(CAD and scene scripts)
_ _ _ _ _ _ _

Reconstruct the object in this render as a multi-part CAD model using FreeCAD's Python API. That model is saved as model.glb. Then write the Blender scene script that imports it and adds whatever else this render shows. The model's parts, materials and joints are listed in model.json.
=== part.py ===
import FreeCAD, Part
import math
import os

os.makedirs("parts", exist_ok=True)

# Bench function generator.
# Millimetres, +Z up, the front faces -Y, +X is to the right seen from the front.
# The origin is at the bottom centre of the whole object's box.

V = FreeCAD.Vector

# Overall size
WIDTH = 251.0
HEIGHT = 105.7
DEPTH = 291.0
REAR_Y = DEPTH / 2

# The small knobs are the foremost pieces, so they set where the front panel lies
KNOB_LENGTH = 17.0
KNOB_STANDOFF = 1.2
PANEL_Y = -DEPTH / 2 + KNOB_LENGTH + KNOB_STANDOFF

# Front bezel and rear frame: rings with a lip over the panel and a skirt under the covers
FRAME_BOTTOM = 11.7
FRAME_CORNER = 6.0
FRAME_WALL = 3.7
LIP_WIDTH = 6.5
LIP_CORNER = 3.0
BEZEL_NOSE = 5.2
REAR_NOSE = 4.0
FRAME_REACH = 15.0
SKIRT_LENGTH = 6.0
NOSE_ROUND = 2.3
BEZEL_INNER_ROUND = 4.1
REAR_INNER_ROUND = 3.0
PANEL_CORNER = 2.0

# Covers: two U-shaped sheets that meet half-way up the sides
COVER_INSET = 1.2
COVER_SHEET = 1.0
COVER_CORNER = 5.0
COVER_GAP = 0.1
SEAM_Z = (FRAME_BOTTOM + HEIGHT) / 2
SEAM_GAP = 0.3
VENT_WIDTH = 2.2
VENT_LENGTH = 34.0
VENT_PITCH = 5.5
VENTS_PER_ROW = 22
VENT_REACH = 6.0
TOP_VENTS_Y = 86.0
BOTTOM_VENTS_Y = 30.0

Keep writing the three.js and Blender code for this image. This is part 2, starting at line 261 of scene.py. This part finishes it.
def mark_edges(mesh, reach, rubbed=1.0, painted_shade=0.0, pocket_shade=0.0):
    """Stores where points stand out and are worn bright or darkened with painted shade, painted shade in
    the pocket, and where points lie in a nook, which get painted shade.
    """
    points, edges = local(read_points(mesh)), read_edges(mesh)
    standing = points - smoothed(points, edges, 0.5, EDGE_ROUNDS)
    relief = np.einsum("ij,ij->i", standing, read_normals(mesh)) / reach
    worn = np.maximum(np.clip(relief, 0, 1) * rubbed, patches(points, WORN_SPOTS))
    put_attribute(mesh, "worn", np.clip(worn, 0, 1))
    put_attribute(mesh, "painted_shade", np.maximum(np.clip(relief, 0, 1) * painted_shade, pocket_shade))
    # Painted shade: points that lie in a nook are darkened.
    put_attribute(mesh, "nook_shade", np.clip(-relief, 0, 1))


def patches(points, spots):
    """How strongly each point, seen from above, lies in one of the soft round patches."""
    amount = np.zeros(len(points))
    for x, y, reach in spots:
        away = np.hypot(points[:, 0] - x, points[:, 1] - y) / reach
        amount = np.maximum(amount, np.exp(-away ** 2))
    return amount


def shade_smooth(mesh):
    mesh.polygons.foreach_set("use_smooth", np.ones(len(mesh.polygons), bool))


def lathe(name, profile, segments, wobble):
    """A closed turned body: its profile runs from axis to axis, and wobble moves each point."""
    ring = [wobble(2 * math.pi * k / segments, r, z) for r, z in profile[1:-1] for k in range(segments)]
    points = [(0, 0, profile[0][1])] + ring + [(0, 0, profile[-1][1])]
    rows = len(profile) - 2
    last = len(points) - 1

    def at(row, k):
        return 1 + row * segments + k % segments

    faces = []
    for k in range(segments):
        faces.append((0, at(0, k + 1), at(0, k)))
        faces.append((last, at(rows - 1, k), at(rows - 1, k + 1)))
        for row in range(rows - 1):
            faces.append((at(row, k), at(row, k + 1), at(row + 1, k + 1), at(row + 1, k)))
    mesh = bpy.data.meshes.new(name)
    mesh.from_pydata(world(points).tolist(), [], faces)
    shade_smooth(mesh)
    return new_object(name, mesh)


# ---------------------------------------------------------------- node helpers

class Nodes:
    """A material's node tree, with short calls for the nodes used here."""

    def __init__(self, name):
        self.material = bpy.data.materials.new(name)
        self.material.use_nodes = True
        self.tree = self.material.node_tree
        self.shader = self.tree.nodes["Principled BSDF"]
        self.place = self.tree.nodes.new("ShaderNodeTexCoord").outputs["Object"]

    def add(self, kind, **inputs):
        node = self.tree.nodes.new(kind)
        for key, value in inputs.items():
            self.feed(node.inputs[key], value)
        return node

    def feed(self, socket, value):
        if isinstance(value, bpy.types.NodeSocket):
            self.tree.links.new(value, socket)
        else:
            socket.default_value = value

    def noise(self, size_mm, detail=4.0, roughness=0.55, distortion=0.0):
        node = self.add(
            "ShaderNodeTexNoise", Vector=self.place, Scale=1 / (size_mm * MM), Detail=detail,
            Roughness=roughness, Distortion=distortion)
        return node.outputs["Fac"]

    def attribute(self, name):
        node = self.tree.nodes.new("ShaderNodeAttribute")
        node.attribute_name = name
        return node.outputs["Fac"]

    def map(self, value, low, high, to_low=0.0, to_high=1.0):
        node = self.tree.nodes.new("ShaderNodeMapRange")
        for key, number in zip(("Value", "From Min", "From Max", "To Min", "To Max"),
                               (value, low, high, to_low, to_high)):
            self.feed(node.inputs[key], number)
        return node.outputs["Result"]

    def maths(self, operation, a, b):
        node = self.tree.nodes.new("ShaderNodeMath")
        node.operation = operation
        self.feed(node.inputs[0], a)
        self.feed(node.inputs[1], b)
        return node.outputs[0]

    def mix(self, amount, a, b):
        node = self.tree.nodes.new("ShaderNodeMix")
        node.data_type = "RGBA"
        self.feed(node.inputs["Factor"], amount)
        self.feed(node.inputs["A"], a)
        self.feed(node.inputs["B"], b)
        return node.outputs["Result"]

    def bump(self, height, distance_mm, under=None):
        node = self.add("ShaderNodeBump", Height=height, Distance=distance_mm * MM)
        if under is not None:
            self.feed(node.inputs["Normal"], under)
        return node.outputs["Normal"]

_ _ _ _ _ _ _

REQUIREMENT
Using the data above, return each line exactly as written.

FINISHED EXERCISE
Reconstruct the object in this render as a multi-part CAD model using FreeCAD's Python API. That model is saved as model.glb. Then write the Blender scene script that imports it and adds whatever else this render shows. The model's parts, materials and joints are listed in model.json.
=== part.py ===
import FreeCAD, Part
import math
import os

os.makedirs("parts", exist_ok=True)

# Bench function generator.
# Millimetres, +Z up, the front faces -Y, +X is to the right seen from the front.
# The origin is at the bottom centre of the whole object's box.

V = FreeCAD.Vector

# Overall size
WIDTH = 251.0
HEIGHT = 105.7
DEPTH = 291.0
REAR_Y = DEPTH / 2

# The small knobs are the foremost pieces, so they set where the front panel lies
KNOB_LENGTH = 17.0
KNOB_STANDOFF = 1.2
PANEL_Y = -DEPTH / 2 + KNOB_LENGTH + KNOB_STANDOFF

# Front bezel and rear frame: rings with a lip over the panel and a skirt under the covers
FRAME_BOTTOM = 11.7
FRAME_CORNER = 6.0
FRAME_WALL = 3.7
LIP_WIDTH = 6.5
LIP_CORNER = 3.0
BEZEL_NOSE = 5.2
REAR_NOSE = 4.0
FRAME_REACH = 15.0
SKIRT_LENGTH = 6.0
NOSE_ROUND = 2.3
BEZEL_INNER_ROUND = 4.1
REAR_INNER_ROUND = 3.0
PANEL_CORNER = 2.0

# Covers: two U-shaped sheets that meet half-way up the sides
COVER_INSET = 1.2
COVER_SHEET = 1.0
COVER_CORNER = 5.0
COVER_GAP = 0.1
SEAM_Z = (FRAME_BOTTOM + HEIGHT) / 2
SEAM_GAP = 0.3
VENT_WIDTH = 2.2
VENT_LENGTH = 34.0
VENT_PITCH = 5.5
VENTS_PER_ROW = 22
VENT_REACH = 6.0
TOP_VENTS_Y = 86.0
BOTTOM_VENTS_Y = 30.0

Keep writing the three.js and Blender code for this image. This is part 2, starting at line 261 of scene.py. This part finishes it.
def mark_edges(mesh, reach, rubbed=1.0, painted_shade=0.0, pocket_shade=0.0):
    """Stores where points stand out and are worn bright or darkened with painted shade, painted shade in
    the pocket, and where points lie in a nook, which get painted shade.
    """
    points, edges = local(read_points(mesh)), read_edges(mesh)
    standing = points - smoothed(points, edges, 0.5, EDGE_ROUNDS)
    relief = np.einsum("ij,ij->i", standing, read_normals(mesh)) / reach
    worn = np.maximum(np.clip(relief, 0, 1) * rubbed, patches(points, WORN_SPOTS))
    put_attribute(mesh, "worn", np.clip(worn, 0, 1))
    put_attribute(mesh, "painted_shade", np.maximum(np.clip(relief, 0, 1) * painted_shade, pocket_shade))
    # Painted shade: points that lie in a nook are darkened.
    put_attribute(mesh, "nook_shade", np.clip(-relief, 0, 1))


def patches(points, spots):
    """How strongly each point, seen from above, lies in one of the soft round patches."""
    amount = np.zeros(len(points))
    for x, y, reach in spots:
        away = np.hypot(points[:, 0] - x, points[:, 1] - y) / reach
        amount = np.maximum(amount, np.exp(-away ** 2))
    return amount


def shade_smooth(mesh):
    mesh.polygons.foreach_set("use_smooth", np.ones(len(mesh.polygons), bool))


def lathe(name, profile, segments, wobble):
    """A closed turned body: its profile runs from axis to axis, and wobble moves each point."""
    ring = [wobble(2 * math.pi * k / segments, r, z) for r, z in profile[1:-1] for k in range(segments)]
    points = [(0, 0, profile[0][1])] + ring + [(0, 0, profile[-1][1])]
    rows = len(profile) - 2
    last = len(points) - 1

    def at(row, k):
        return 1 + row * segments + k % segments

    faces = []
    for k in range(segments):
        faces.append((0, at(0, k + 1), at(0, k)))
        faces.append((last, at(rows - 1, k), at(rows - 1, k + 1)))
        for row in range(rows - 1):
            faces.append((at(row, k), at(row, k + 1), at(row + 1, k + 1), at(row + 1, k)))
    mesh = bpy.data.meshes.new(name)
    mesh.from_pydata(world(points).tolist(), [], faces)
    shade_smooth(mesh)
    return new_object(name, mesh)


# ---------------------------------------------------------------- node helpers

class Nodes:
    """A material's node tree, with short calls for the nodes used here."""

    def __init__(self, name):
        self.material = bpy.data.materials.new(name)
        self.material.use_nodes = True
        self.tree = self.material.node_tree
        self.shader = self.tree.nodes["Principled BSDF"]
        self.place = self.tree.nodes.new("ShaderNodeTexCoord").outputs["Object"]

    def add(self, kind, **inputs):
        node = self.tree.nodes.new(kind)
        for key, value in inputs.items():
            self.feed(node.inputs[key], value)
        return node

    def feed(self, socket, value):
        if isinstance(value, bpy.types.NodeSocket):
            self.tree.links.new(value, socket)
        else:
            socket.default_value = value

    def noise(self, size_mm, detail=4.0, roughness=0.55, distortion=0.0):
        node = self.add(
            "ShaderNodeTexNoise", Vector=self.place, Scale=1 / (size_mm * MM), Detail=detail,
            Roughness=roughness, Distortion=distortion)
        return node.outputs["Fac"]

    def attribute(self, name):
        node = self.tree.nodes.new("ShaderNodeAttribute")
        node.attribute_name = name
        return node.outputs["Fac"]

    def map(self, value, low, high, to_low=0.0, to_high=1.0):
        node = self.tree.nodes.new("ShaderNodeMapRange")
        for key, number in zip(("Value", "From Min", "From Max", "To Min", "To Max"),
                               (value, low, high, to_low, to_high)):
            self.feed(node.inputs[key], number)
        return node.outputs["Result"]

    def maths(self, operation, a, b):
        node = self.tree.nodes.new("ShaderNodeMath")
        node.operation = operation
        self.feed(node.inputs[0], a)
        self.feed(node.inputs[1], b)
        return node.outputs[0]

    def mix(self, amount, a, b):
        node = self.tree.nodes.new("ShaderNodeMix")
        node.data_type = "RGBA"
        self.feed(node.inputs["Factor"], amount)
        self.feed(node.inputs["A"], a)
        self.feed(node.inputs["B"], b)
        return node.outputs["Result"]

    def bump(self, height, distance_mm, under=None):
        node = self.add("ShaderNodeBump", Height=height, Distance=distance_mm * MM)
        if under is not None:
            self.feed(node.inputs["Normal"], under)
        return node.outputs["Normal"]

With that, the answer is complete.